▶ _WHAT TO DO_: Starting at the line that contains "boardMaterial, false, topBoardTop);", copy every line down to the line that contains "obj.matrix_parent_inverse = Matrix.Identity(4)", inclusive, exactly as it stands. Omit all other lines.
═══ AVAILABLE DATA ═══
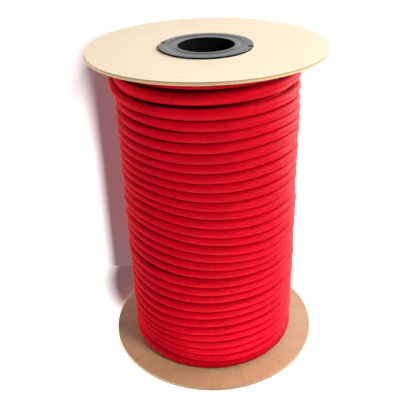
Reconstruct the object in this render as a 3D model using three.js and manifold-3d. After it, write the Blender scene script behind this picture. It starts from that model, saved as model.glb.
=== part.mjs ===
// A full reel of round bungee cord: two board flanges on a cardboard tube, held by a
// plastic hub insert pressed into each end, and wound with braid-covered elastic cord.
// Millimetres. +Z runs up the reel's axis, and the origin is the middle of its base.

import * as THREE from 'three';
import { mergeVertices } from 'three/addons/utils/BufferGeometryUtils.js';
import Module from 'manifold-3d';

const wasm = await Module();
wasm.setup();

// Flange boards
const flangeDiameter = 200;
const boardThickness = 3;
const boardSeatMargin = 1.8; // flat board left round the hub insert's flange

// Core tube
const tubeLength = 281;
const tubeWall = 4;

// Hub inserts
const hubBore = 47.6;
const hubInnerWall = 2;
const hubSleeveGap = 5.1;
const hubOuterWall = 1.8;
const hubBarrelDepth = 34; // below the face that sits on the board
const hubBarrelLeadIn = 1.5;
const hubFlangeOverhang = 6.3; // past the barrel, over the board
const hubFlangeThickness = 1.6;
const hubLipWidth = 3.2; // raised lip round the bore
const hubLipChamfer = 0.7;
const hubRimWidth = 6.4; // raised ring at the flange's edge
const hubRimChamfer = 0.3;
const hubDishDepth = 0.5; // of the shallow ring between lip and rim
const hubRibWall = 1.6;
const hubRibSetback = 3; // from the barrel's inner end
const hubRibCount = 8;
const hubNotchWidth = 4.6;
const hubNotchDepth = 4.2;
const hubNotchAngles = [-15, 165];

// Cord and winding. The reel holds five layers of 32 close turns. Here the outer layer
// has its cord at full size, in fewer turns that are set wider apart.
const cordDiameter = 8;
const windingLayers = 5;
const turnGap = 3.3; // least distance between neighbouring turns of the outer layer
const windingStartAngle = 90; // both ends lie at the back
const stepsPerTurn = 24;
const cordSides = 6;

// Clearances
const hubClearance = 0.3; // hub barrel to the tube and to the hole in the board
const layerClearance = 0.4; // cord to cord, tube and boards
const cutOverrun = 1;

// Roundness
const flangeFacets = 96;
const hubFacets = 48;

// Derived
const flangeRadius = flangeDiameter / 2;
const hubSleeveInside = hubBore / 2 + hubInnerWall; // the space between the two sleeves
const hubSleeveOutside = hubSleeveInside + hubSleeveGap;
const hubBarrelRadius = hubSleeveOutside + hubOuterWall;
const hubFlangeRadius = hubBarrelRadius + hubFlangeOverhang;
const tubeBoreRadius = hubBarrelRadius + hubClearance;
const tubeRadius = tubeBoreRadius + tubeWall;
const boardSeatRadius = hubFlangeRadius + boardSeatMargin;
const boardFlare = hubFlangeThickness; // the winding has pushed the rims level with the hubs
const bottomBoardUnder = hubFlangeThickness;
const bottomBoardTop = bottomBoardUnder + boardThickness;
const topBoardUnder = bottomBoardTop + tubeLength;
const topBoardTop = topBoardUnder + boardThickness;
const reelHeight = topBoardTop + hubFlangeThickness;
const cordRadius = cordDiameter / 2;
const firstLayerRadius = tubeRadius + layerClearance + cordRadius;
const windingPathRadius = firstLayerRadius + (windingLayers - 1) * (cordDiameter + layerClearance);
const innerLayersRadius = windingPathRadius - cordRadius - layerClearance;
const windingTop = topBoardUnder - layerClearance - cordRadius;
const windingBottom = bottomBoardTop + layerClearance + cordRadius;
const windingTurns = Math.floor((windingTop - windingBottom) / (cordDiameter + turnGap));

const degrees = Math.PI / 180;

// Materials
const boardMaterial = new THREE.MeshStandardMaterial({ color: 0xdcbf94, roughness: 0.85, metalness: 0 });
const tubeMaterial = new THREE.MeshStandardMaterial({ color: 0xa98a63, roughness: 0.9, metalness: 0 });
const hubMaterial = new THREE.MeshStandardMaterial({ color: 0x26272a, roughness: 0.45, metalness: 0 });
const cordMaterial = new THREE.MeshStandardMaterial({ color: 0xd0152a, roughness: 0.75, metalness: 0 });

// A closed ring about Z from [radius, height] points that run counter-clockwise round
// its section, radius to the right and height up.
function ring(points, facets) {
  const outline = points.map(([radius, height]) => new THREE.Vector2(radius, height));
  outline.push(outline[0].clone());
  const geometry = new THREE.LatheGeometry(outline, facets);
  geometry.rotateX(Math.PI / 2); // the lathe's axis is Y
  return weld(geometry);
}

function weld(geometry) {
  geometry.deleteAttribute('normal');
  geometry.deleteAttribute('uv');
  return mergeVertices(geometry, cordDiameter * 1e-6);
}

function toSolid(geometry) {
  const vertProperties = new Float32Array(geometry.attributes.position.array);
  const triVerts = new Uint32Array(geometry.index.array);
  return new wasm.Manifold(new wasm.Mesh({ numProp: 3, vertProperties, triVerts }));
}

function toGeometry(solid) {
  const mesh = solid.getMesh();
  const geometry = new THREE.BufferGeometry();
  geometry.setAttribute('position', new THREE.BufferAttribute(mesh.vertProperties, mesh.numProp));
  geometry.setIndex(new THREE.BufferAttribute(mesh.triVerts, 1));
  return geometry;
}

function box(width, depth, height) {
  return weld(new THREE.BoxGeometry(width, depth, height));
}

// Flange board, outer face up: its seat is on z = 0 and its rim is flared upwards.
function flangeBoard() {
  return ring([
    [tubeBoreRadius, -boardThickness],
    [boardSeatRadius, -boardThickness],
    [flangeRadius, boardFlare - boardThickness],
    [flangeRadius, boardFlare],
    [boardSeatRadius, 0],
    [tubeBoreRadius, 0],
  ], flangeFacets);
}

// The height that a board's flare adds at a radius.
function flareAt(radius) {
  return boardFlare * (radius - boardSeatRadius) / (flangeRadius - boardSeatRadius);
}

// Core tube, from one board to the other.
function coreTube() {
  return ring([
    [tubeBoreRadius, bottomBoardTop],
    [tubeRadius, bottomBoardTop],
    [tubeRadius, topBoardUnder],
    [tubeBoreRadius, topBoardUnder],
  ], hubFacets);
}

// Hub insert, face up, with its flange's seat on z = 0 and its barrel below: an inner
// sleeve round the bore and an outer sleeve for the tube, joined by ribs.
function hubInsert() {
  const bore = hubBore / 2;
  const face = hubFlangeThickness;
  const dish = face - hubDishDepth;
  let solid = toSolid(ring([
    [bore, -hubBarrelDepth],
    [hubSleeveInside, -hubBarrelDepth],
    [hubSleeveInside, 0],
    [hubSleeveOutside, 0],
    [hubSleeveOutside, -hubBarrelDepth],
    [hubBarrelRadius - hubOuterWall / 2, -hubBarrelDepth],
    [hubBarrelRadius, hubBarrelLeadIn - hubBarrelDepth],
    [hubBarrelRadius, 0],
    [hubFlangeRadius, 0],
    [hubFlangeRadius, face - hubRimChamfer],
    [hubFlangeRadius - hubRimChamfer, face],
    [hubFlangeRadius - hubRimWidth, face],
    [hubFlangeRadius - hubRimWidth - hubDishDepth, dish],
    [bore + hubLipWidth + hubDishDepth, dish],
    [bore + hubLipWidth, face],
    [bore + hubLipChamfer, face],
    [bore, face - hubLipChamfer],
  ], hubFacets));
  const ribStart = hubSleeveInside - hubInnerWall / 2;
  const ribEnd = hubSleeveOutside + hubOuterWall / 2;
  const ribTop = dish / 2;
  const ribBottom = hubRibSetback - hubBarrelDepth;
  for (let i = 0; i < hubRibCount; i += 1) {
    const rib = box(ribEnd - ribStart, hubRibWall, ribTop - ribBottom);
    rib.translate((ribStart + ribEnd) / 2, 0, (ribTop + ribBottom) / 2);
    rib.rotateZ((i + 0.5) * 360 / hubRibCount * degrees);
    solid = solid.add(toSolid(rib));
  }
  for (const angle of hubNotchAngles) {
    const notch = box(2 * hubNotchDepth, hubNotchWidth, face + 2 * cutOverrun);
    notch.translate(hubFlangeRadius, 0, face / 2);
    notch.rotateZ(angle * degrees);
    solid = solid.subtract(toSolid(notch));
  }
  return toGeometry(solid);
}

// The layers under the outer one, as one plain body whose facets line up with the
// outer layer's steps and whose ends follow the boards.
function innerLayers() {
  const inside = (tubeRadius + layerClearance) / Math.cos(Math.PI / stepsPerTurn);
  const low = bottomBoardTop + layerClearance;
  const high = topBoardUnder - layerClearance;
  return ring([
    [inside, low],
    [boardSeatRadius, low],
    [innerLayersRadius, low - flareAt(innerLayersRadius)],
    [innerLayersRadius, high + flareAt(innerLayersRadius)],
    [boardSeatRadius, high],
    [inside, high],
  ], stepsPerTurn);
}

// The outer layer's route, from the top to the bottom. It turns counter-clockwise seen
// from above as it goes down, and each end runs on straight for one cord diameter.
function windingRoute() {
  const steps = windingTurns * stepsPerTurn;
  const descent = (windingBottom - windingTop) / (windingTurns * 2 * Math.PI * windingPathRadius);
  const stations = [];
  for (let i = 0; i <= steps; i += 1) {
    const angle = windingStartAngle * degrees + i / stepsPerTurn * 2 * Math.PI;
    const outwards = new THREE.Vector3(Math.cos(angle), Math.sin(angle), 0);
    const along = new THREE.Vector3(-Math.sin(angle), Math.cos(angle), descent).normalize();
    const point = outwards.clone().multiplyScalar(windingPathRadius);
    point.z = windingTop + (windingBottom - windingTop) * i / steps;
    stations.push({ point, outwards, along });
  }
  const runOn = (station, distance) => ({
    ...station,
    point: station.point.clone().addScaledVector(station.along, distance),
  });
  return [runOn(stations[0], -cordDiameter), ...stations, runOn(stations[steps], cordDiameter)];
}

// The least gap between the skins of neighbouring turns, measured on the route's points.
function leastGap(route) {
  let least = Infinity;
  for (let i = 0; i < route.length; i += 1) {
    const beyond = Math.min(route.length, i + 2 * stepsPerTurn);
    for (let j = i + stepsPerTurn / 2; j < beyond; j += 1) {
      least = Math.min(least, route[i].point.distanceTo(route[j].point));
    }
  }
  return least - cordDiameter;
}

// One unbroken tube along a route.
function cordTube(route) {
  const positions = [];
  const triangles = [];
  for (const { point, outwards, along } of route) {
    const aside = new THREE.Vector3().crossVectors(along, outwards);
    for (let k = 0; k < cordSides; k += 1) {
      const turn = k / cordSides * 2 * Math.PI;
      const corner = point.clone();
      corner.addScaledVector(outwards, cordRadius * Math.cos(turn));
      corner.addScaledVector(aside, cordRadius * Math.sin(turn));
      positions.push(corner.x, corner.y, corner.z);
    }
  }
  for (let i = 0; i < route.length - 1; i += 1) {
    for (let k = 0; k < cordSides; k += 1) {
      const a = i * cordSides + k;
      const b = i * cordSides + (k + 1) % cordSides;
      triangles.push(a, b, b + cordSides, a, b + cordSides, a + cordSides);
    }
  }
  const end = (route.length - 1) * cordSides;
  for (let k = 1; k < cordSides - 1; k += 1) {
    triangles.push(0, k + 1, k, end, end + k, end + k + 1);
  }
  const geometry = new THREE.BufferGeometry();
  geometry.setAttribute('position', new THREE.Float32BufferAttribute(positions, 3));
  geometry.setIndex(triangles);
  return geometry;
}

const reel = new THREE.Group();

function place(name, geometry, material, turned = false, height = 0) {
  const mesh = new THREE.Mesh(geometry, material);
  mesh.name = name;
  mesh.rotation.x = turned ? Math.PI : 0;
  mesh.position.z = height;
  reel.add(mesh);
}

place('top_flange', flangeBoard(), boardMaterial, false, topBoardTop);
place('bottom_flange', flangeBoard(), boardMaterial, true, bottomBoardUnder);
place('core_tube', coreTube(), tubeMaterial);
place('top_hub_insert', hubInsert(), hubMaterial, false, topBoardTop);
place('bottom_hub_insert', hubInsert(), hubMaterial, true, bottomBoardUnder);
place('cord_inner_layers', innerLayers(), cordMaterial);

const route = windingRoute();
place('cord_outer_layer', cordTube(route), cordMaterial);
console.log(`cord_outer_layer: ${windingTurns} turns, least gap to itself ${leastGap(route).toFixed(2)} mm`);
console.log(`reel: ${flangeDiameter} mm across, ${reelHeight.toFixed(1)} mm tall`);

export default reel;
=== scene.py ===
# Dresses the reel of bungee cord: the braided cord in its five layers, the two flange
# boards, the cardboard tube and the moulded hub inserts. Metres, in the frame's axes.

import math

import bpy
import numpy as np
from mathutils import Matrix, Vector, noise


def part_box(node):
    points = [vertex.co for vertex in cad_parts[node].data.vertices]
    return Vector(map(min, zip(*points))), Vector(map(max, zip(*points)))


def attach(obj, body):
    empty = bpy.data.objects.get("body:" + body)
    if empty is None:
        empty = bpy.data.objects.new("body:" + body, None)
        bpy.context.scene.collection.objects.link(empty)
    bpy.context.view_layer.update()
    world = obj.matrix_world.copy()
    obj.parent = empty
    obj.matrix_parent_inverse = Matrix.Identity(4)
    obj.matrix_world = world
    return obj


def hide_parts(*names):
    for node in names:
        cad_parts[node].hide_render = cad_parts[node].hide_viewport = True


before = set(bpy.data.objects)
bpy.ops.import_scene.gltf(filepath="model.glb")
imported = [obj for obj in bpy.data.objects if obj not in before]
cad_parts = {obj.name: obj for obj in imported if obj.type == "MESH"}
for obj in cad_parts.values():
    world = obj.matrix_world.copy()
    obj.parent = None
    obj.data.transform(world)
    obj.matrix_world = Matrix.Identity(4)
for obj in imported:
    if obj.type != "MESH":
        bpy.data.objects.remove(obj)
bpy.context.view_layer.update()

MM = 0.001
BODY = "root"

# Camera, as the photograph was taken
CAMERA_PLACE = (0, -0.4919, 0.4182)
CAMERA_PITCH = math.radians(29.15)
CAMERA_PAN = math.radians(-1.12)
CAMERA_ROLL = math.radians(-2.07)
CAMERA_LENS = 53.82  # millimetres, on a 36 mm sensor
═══
═══ AVAILABLE DATA ═══
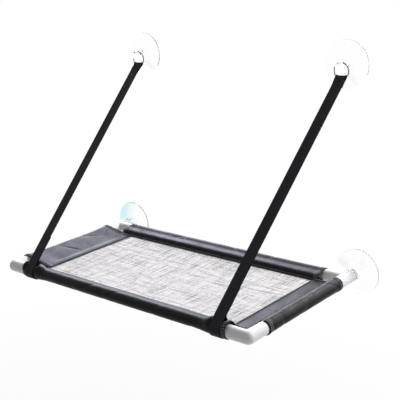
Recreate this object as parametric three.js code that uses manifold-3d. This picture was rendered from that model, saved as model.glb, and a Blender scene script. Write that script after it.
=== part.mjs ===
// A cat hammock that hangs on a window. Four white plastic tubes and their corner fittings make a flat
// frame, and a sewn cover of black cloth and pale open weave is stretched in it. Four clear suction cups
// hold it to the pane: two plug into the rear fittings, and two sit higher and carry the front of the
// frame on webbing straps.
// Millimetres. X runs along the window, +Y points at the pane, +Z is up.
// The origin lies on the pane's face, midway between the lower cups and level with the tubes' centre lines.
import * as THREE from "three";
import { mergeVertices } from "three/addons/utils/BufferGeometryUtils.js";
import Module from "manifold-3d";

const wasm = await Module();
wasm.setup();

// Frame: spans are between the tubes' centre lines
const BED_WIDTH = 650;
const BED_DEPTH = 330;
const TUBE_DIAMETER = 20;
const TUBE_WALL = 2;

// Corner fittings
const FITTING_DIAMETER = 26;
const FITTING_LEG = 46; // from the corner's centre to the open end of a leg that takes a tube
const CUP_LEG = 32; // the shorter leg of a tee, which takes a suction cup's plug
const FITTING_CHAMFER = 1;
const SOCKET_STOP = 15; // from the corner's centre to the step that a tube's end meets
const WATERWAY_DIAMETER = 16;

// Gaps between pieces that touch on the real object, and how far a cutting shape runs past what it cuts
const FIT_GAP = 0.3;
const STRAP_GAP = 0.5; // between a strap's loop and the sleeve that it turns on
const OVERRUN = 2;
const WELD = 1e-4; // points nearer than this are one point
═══
═══ AVAILABLE DATA ═══
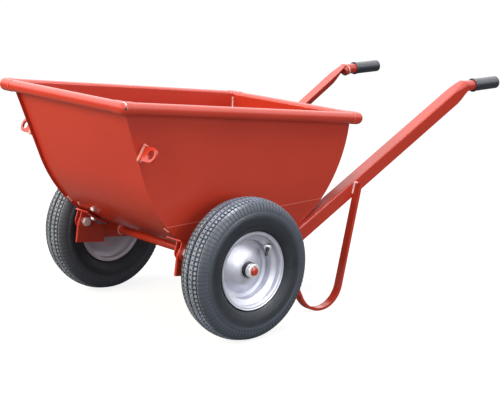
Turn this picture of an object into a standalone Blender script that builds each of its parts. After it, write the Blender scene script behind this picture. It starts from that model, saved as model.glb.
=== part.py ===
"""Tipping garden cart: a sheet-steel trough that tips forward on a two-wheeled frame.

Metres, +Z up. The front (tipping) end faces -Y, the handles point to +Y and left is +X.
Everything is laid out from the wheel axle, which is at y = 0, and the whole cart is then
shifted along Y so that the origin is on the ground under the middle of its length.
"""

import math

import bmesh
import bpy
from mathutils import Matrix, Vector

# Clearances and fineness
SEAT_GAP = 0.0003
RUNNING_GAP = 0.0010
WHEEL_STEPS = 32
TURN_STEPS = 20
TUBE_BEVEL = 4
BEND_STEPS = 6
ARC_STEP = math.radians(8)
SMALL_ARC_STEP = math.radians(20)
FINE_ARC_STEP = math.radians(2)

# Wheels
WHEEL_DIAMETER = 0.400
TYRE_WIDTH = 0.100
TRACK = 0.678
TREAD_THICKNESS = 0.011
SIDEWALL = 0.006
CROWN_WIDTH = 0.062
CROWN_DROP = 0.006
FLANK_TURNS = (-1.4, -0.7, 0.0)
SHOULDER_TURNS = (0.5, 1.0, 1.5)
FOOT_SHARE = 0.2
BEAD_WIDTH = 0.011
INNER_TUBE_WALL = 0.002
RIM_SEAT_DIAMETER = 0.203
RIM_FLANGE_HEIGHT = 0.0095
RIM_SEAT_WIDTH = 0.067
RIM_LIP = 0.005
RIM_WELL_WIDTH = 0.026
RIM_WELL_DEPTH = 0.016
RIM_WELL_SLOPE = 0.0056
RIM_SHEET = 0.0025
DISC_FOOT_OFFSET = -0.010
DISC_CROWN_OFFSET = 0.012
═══
▶ _FULL ANSWER_:
place('top_flange', flangeBoard(), boardMaterial, false, topBoardTop);
place('bottom_flange', flangeBoard(), boardMaterial, true, bottomBoardUnder);
place('core_tube', coreTube(), tubeMaterial);
place('top_hub_insert', hubInsert(), hubMaterial, false, topBoardTop);
place('bottom_hub_insert', hubInsert(), hubMaterial, true, bottomBoardUnder);
place('cord_inner_layers', innerLayers(), cordMaterial);

const route = windingRoute();
place('cord_outer_layer', cordTube(route), cordMaterial);
console.log(`cord_outer_layer: ${windingTurns} turns, least gap to itself ${leastGap(route).toFixed(2)} mm`);
console.log(`reel: ${flangeDiameter} mm across, ${reelHeight.toFixed(1)} mm tall`);

export default reel;
=== scene.py ===
# Dresses the reel of bungee cord: the braided cord in its five layers, the two flange
# boards, the cardboard tube and the moulded hub inserts. Metres, in the frame's axes.

import math

import bpy
import numpy as np
from mathutils import Matrix, Vector, noise


def part_box(node):
    points = [vertex.co for vertex in cad_parts[node].data.vertices]
    return Vector(map(min, zip(*points))), Vector(map(max, zip(*points)))


def attach(obj, body):
    empty = bpy.data.objects.get("body:" + body)
    if empty is None:
        empty = bpy.data.objects.new("body:" + body, None)
        bpy.context.scene.collection.objects.link(empty)
    bpy.context.view_layer.update()
    world = obj.matrix_world.copy()
    obj.parent = empty
    obj.matrix_parent_inverse = Matrix.Identity(4)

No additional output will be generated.